10. . . . and the run defense must, too . . . When you look at the statistics, it’s hard to know how the Jaguars held the Raiders to 19 points. The Raiders did have five scoring drives, and were able to move quickly too often. One reason for that is the Jaguars gave up too many long, gashing gains, with Oakland finishing with 226 yards on 36 carries. Pryor got 50 of the yards, but running back Darren McFadden averaged 6.6 yards a carry en route to 129 yards rushing.

11.  . . . but overall, the defense is surviving. The defense made its share of plays when the Raiders were in scoring territory, and the result was the Jaguars were in the game until the third quarter. The defense held the Raiders to four field goals by Sebastian Janikowski during a stretch from the second to early-fourth quarters. Had the offense been functioning, the Jaguars could have been competitive in the fourth quarter.

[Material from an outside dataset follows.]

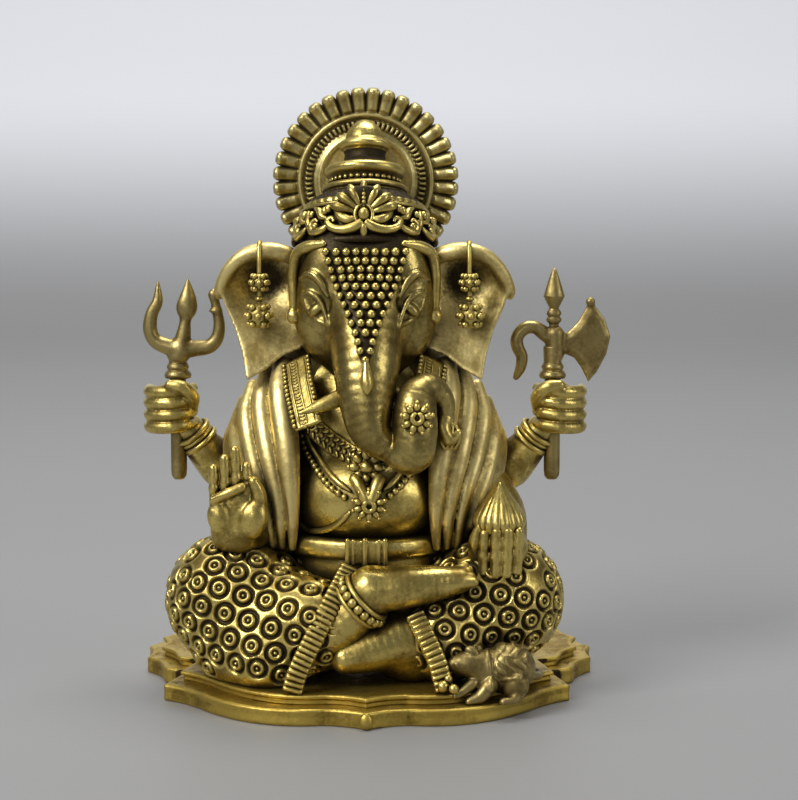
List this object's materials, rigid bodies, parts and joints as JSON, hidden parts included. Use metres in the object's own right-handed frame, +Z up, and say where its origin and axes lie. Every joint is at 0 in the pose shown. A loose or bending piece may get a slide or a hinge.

12. Geno Hayes looks like a good signing. The free-agent linebacker was a big reason the Jaguars’ defense stiffened close to the goal line. He made two drive-stopping plays on a field-goal drive in the second quarter, and made another drive-stopping stop in a third-quarter field goal drive.

13. Cecil Shorts III needs to be involved . . . earlier. Shorts caught eight passes for 93 yards, with six of the receptions for 63 yards coming after halftime. The Raiders were shading the defense his way, just as Kansas City did a week before. The going is tough for Shorts without Justin Blackmon, but he’s the Jaguars’ best offensive player right now, and must have opportunities.

14. The Jaguars really miss Justin Blackmon and Marcedes Lewis. Not an excuse. Really. The team is just short on experienced playmakers, and the offense should be better when those two players return.

15. The Jaguars have a long way to go. This is not the time for sugarcoating. Is there a long way to go at this point? Yes, there just is. How much progress they make this season, only time will tell.